А трудное время начиналось для Роба вечером, когда он возвращался в Яхуддийе, в свой дом — вот тогда разгоралась битва между потребностью учиться и потребностью спать. Аристотель оказался мудрым старым греком, и Роб сам увидел: если содержание книги тебя захватывает, то учение превращается из повинности в удовольствие. Это открытие сыграло решающую роль, благодаря ему Роб смог работать в полную силу, ведь Саид Сади очень скоро задал ему прочитать множество книг — от Платона до Гераклита. А аль-Джузджани — мимоходом, словно просил подбросить дровишек в огонь, — попросил прочитать двенадцать книг, касающихся медицины, из «Естественной истории» Плиния и добавил: «Это подготовка к тому, чтобы в следующем году прочитать всего Галена»!
И все время требовалось заучивать тексты Корана. Чем больше втискивал их Роб в свою память, тем меньше они ему нравились. Коран был официальным сборником проповедей Пророка, а смысл того, чему учил Мухаммед, не менялся годами. Книга была переполнена повторами и многочисленными выпадами против иудеев и христиан.

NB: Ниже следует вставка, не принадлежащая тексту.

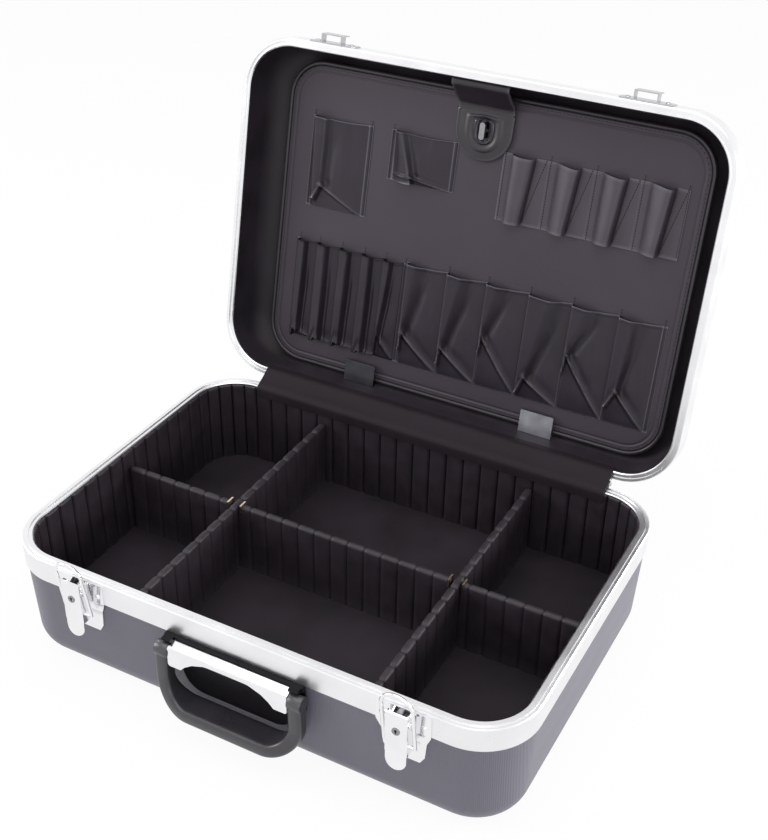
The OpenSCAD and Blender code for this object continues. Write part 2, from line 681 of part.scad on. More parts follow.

Но Роб, стиснув зубы, трудился. Осла и мула он продал, чтобы не отвлекаться на кормление и уход за ними. Пищу проглатывал быстро, без всякого удовольствия, а на развлечения у него попросту не было ни минуты времени. Каждую ночь он читал, пока веки не смыкались сами собой, поэтому Роб приучил себя заправлять лампу малым количеством масла — тогда она сама угасала вскоре после того, как он засыпал за столом, уронив голову на руки. Теперь он понимал, для чего Бог дал ему такое большое сильное тело и острое зрение: стремясь сделаться ученым, он доходил до предела человеческих возможностей.